Housing arrangements could also be less elaborate in 1932.The smaller number of national teams -- 17 to be exact -- were accommodated in local hotels and rented homes, in contrast to this year's enormous Olympic Village, housing most of the more than 1,200 athletes from 38 countries.
There was tremendous excitement in Lake Placid when it was the site for an international competition, but at the same time little of the promotional and commercial activities that surround the Olympics today. The local organizing committee distributed just two designs in posters publicizing the games, and there was no logo or mascot.
The Olympics brought a real change to Lake Placid. In the 1930s and '40s, it was known as one of the premiere winter sports resorts in the United States. Several motion pictures were made here, and the arena attracted ice shows and pageants.
As memories of 1932 faded and the popularity of downhill skiing grew, the community found its winter tourism winding down in the 1950s, because it lacked a major alpine ski center. The full potential of Whiteface Mountain was not realized until 1958, after the "Forever Wild" article of the state constitution had been amended to permit extensive development of trails. By this time it was too late. The business had gone elsewhere.
While the resort hopes the 1980 Olympics will restore its winter business, it does not want to see development that would cause it to lose its character. "There were conscious decisions not to have big public-improvement projects," says Ruth Mary Ortloff, the archivist for the Lake Placid Olympic Organizing Committee. That is why the village remains much the way it was, and its special charms unspoiled.
As a result of these decisions, the committee planned what it calls "an Olympics in perspective," designed primarily for television. Capacity for most events had deliberately been limited to ease congestion in the village. Access to Lake Placid will be restricted to residents and to daily ticketholders who will be bused in from parking areas 15 miles away. Still, more than 50,000 persons are expected to pass through everyday.

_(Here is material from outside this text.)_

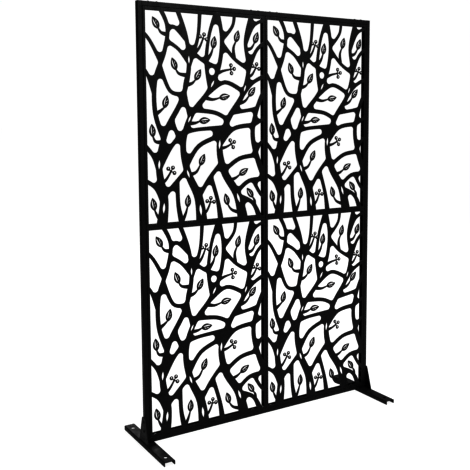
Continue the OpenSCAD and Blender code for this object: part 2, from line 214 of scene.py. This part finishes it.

The same cautious approach was applied to the Olympic facilities. Those remaining from 1932 or built for more recent competitions were upgraded, and only where necessary have new ones been constructed. When the games close Feb. 24, the resort will be left with some of the world's best winter sports facilities.
Lake Placid already has the nation's largest summer figure skating session, and it hopes to be named an official US Olympic training site. Several well-known figure skating coaches reside year round in Lake Placid, including Gustave Lussi, who coached such famous stars as Dick Button and Dorothy Hamill.
Business on the slopes of Whiteface Mountain should increase, and cross-country skiers may also flock here once they view on television the unparalleled beauty of the Adirondacks.
All fo this activity should lift the region's sluggish economy such that, it is hoped, the little village will no longer have to rest on its laurels as host to the Olympics.